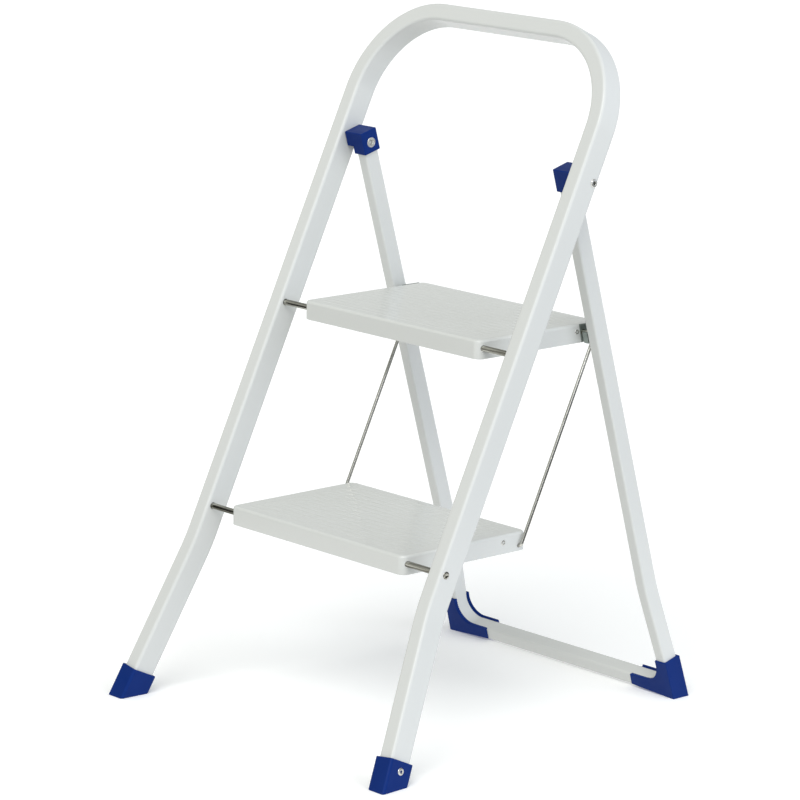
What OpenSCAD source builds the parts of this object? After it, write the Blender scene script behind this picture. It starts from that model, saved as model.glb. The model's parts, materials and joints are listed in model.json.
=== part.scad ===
// Folding two-step household stool, standing open.
// Frame: +X to the viewer's right, front faces -Y, +Z up, origin on the floor under the middle.

/* [Frames] */
// lean of the front frame from the vertical, degrees
front_lean = 25.3; // [24.8:0.1:25.8]
// lean of the rear frame from the vertical, degrees
rear_lean = 16.35; // [16:0.05:16.6]
// distance between the centrelines of the front legs above the splay
front_span = 398; // [394:1:420]
// length of the front frame from the floor line to the middle of the handrail, along the leg
front_length = 860; // [840:1:900]
// bend radius of the handrail corners, at the tube's centreline
handrail_bend = 105; // [80:1:130]
// angle of the outward splay of the front legs, degrees
splay = 7.9; // [5:0.1:9]
// distance between the centrelines of the rear legs above the flare
rear_span = 338; // [334:1:338]
// angle of the outward flare of the rear legs, degrees
flare = 6; // [3:0.5:7]

/* [Tube] */
// width of the front tube, across the stool
front_tube_w = 20; // [18:1:20]
// depth of the front tube, front to back
front_tube_d = 30; // [28:1:30]
// width of the rear tube, across the stool
rear_tube_w = 15; // [14:1:15]
// depth of the rear tube, front to back
rear_tube_d = 20; // [19:1:20]
// wall of both tubes
tube_wall = 1.2; // [1:0.1:1.5]

/* [Steps] */
// width of a step across the stool
step_w = 296; // [280:1:296]
// depth of a step, front to back
step_d = 188; // [186:1:190]
// height of a step's side walls
step_h = 22.4; // [21:0.2:24]
// sheet thickness of a step
sheet = 1.2; // [1:0.1:1.5]
// corner radius of a step in plan
step_corner = 9; // [7:1:9]
// number of ribs on a tread
rib_count = 15; // [11:1:17]

/* [Metal fittings] */
// diameter of the step axles
axle_d = 7; // [6:0.5:7]
// diameter of the tie wires
wire_d = 4; // [3:0.5:4]
// diameter of the catch pins
catch_pin_d = 7; // [6:0.5:7]
// thickness of the catch bracket sheet
bracket_t = 2; // [1.5:0.1:2]

/* [Plastic fittings] */
// wall of the foot and top caps
cap_wall = 2.8; // [2:0.2:3]
// height of the front foot caps along the leg
foot_top = 31; // [28:1:36]

/* [Hidden] */

$fn = 48;
gap = 0.05;
long = 900;

// Every run of tube laps a little into its bends, which stand a hair proud, so no union rests on
// faces that only nearly match
lap = 0.05;
proud = 0.01;

white = [0.87, 0.88, 0.88];
blue = [0.08, 0.2, 0.58];
steel = [0.72, 0.71, 0.68];
zinc = [0.5, 0.54, 0.53];

// Front frame: X across, Z along the leg, Y through its depth
front_x = front_span / 2;
front_inner_x = front_x - front_tube_w / 2;
front_outer_x = front_x + front_tube_w / 2;
front_corner = 3.5;
splay_at = 194;
splay_bend = 250;
splay_top = splay_at + splay_bend * tan(splay / 2);
splay_low_s = splay_top - splay_bend * sin(splay);
front_end_s = 15;
foot_rivet_s = 20;
foot_w = front_tube_w + 2 * cap_wall;
foot_d = front_tube_d + 2 * cap_wall;
handrail_run = front_x - handrail_bend;
front_leg_run = front_length - handrail_bend - splay_top;
splay_run = (splay_low_s - front_end_s) / cos(splay);

// Axles, in the front frame's own coordinates
axle_depth = -6.6;
upper_axle_s = 489.4;
lower_axle_s = 237.6;
axle_spacing = upper_axle_s - lower_axle_s;

// Pivot of the rear frame
pivot_s = 698.2;
pivot_depth = 8.8;
pivot_z = pivot_s * cos(front_lean) - pivot_depth * sin(front_lean);
pivot_d = 6;

// The origin is halfway between the front feet's toes and the rear boots' heels
boot_wall = 2;
pivot_reach = pivot_s * sin(front_lean) + pivot_depth * cos(front_lean);
rear_reach = pivot_reach + pivot_z * tan(rear_lean);
toe_reach = -(front_tube_d / 2 + cap_wall) / cos(front_lean);
heel_reach = rear_reach + (rear_tube_d / 2 + boot_wall) / cos(rear_lean);
front_foot_y = -(toe_reach + heel_reach) / 2;
pivot_y = front_foot_y + pivot_reach;

// Rear frame: X across, Z along the leg, Y through its depth
rear_foot_y = front_foot_y + rear_reach;
rear_pivot_s = pivot_z / cos(rear_lean);
rear_x = rear_span / 2;
rear_inner_x = rear_x - rear_tube_w / 2;
rear_outer_x = rear_x + rear_tube_w / 2;
rear_corner = 2.5;
rear_top_s = rear_pivot_s + 9;
flare_at = 140;
flare_bend = 250;
flare_top = flare_at + flare_bend * tan(flare / 2);
bar_s = 12.8;
bar_bend = 30;
bar_bend_s = bar_s + bar_bend;
flare_run = (flare_top - flare_bend * sin(flare) - bar_bend_s - bar_bend * sin(flare)) / cos(flare);
bar_bend_x = rear_x + (flare_at - bar_bend_s) * tan(flare) - bar_bend / cos(flare);
boot_bare_x = 186;
boot_rise = 3.2;

// Steps, measured from their axle
step_front = 8;
step_top = 10.2;
step_half = step_w / 2;
wall_in = step_half - sheet;
rib_h = 0.5;
border = 15;

// Tie wires, measured from the axle they are parallel to
wire_x = 151.6;
wire_back = 167.6;
wire_drop = 6;
wire_bend = 3.5;
wire_end_x = 142.4;

// Catch pins, measured from the upper axle
pin_back = 152.2;
pin_drop = 0;
pin_end_x = 159.2;
pin_neck_d = 5;

// Wire plates inside the side walls, and corner plates outside the upper step's, measured from the axle
plate_t = 2;
plate_front = 138;
plate_rear = 171.4;
plate_low = -11;
plate_high = 8.2;
plate_rivet_back = 143.6;
plate_rivet_drop = -0.8;
corner_plate_t = 1.25;
corner_plate_front = 146.6;
corner_plate_rear = 173;
corner_plate_slant = 4.4;
corner_plate_high = 9.4;

function front_y(s, t) = front_foot_y + s * sin(front_lean) + t * cos(front_lean);
function front_z(s, t) = s * cos(front_lean) - t * sin(front_lean);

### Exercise
Copy out every line from the material above in which the word "that" appears.

### The completed task
What OpenSCAD source builds the parts of this object? After it, write the Blender scene script behind this picture. It starts from that model, saved as model.glb. The model's parts, materials and joints are listed in model.json.
// faces that only nearly match